Les bandes de rara, comme la majorité des pratiques culturelles ayant lien avec le Vodou subissent parfois diverses discriminations de la part de ceux qui en sont contre. Pour Léon, membre de la bande Silibo : « Les religieux ne nous aiment pas, mais cela n’empêche pas qu’ils se remuent la tête lors de notre passage, l’ambiance les transporte dans la réalité culturelle qui les dépasse».

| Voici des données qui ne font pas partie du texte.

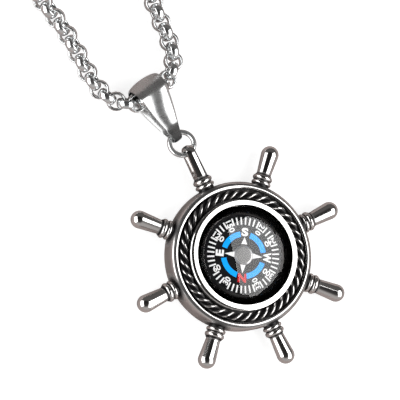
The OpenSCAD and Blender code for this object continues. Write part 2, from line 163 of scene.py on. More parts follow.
# Wheel. One steel casting with a closed flat back, turned handles and a slotted top hoop. It is
# tumbled bright, then blackened, and the black is polished off but for the channel and its walls
# and the grooves beside the collars. Painted shade darkens the corner inside the shoulder and the
# side wall round the handles' roots.
steel_colour = (0.80, 0.785, 0.775)
black_colour = (0.012, 0.011, 0.012)
black_metallic = 0.3
black_roughness = 0.32
polish_spread = 0.4
body_r = 14.94
bezel_wall_r = 11.06
channel_out_r = 13.64
spoke_turn = math.radians(45)
spoke_z = 3.0
# Where each blackened place, and each place of painted shade, begins and ends: out from the pin, up, or out
# from a handle's axis
channel_edges = (bezel_wall_r, bezel_wall_r + 0.06), (channel_out_r - 0.08, channel_out_r)
channel_top = (5.1, 5.4)
collar_edges = (body_r - 0.5, body_r), (body_r + 2.5, body_r + 3.0)
groove_edge = (1.70, 1.88)
shaded_wall_edges = (body_r - 0.9, body_r - 0.5), (body_r + 0.02, body_r + 0.1)
shaded_root_edge = (1.9, 3.6)
shaded_corner_edges = (14.08, 14.18), (14.40, 14.46)
corner_shade_share = 0.85
# The kinds of value that an effect takes and gives
number = "NodeSocketFloat"
colour = "NodeSocketColor"
direction = "NodeSocketVector"


class Sums(Nodes):
    """The nodes of a finish or an effect, with short names for the arithmetic of its masks."""

    def use(self, effect, values=None):
        """Places an effect with its own values and gives back its outputs."""
        return self.add("ShaderNodeGroup", values, node_tree=effect.tree)

    def work(self, operation, *values):
        """One step of arithmetic."""
        return self.add("ShaderNodeMath", dict(enumerate(values)), operation=operation)[0]

    def rise(self, value, low, high):
        """0 up to low, 1 from high on, and smooth between them."""
        edge = {"Value": value, "From Min": low, "From Max": high}
        return self.add("ShaderNodeMapRange", edge, interpolation_type="SMOOTHSTEP")["Result"]

    def fall(self, value, low, high):
        """1 up to low, 0 from high on, and smooth between them."""
        return self.work("SUBTRACT", 1, self.rise(value, low, high))

    def band(self, value, first_edge, last_edge):
        """1 between two edges, each given by where it starts and where it ends."""
        return self.both(self.rise(value, *first_edge), self.fall(value, *last_edge))

    def both(self, first, second):
        """1 where both masks are 1."""
        return self.work("MULTIPLY", first, second)

    def either(self, first, second):
        """The stronger of two masks."""
        return self.work("MAXIMUM", first, second)

    def length(self, first, second):
        """The long side of a right-angled triangle."""
        squares = [self.work("MULTIPLY", side, side) for side in (first, second)]
        return self.work("SQRT", self.work("ADD", *squares))

    def blend(self, kind, mask, first, second):
        """The first where the mask is 0, and the second where it is 1."""
        ends = {"Factor": mask, "A": first, "B": second}
        return self.add("ShaderNodeMix", ends, data_type=kind)["Result"]


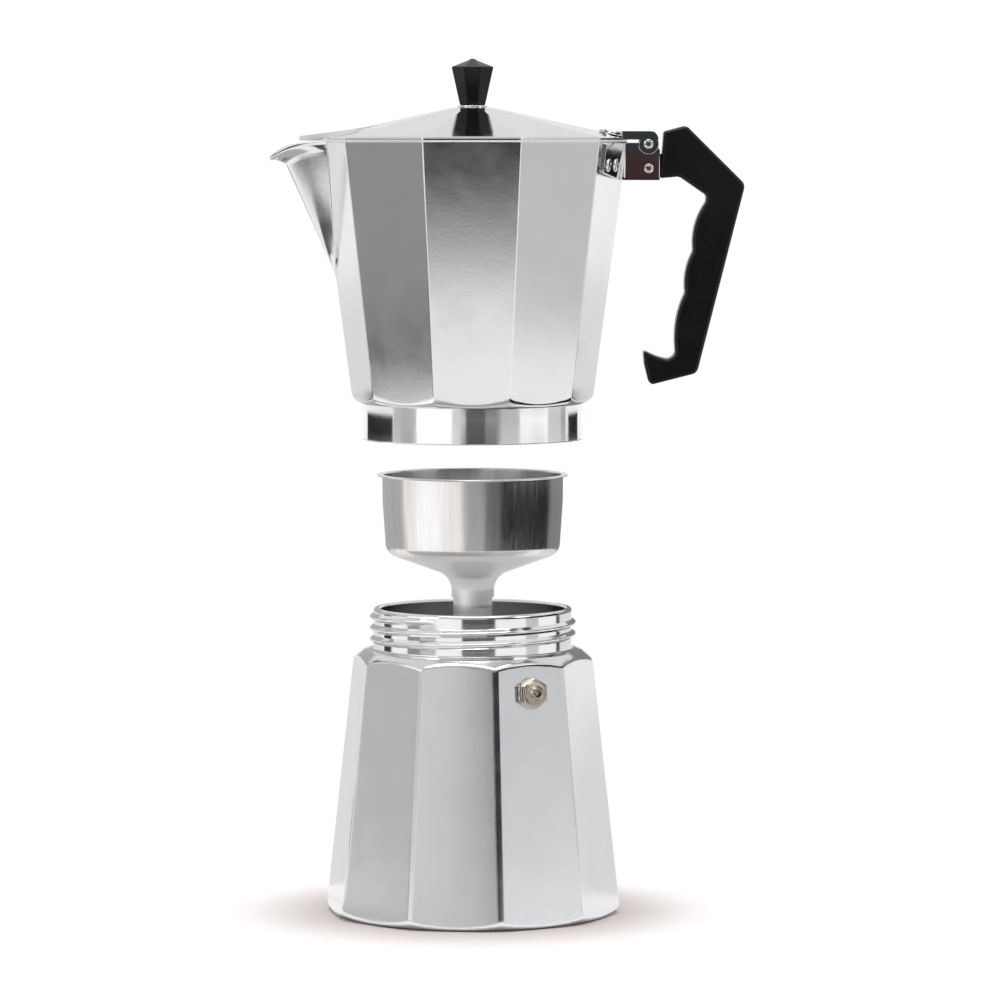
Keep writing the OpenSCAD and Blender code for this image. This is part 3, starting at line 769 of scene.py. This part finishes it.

Lanéus Amos, étudiant en patrimoine et tourisme à l’Institut d’Études et de Recherches Africaines (IERAH-ISERSS) qui termine son travail de mémoire sur le rapport des Raras avec le secteur du vodou appuie Léon, déclare : « Je fréquente les Raras de Léogâne depuis toujours. C’est l’âme de la cité. Une anecdote populaire véhicule que les hommes perdent leurs femmes à cette période. Chaque recoin a sa bande et personne ne veut rien rater. Cette tradition est éternelle. Car malgré les problèmes sur la route de Martissant, cette année encore, la population est au rendez-vous ».

Cette pratique peut être mal accueillie par certains. Mais pour les adeptes des cris de joie et des paroles vexantes lancées à tout vent lors de leur passage, le rara reste une tradition ancrée dans le patrimoine national haïtien qui mérite d’être transmis selon les normes patrimoniales.

« Le rara est un jubilé populaire qui montre que nous devrions profiter de nos vies au lieu de nous concentrer sur l’adversité et la mort. Il nous suffit simplement d’un peu de discipline,» conclut  de son côté le Grand Maître.

Notons certaines informations de cet article ont été déduites de ce travail universitaire: « Dautruche, Joseph Ronald. Rara et vodou dans la plaine de Léogâne : les transformations d’un rituel, Mémoire de maîtrise, Port-au-Prince, Université d’Etat d’Haïti, 2008 ».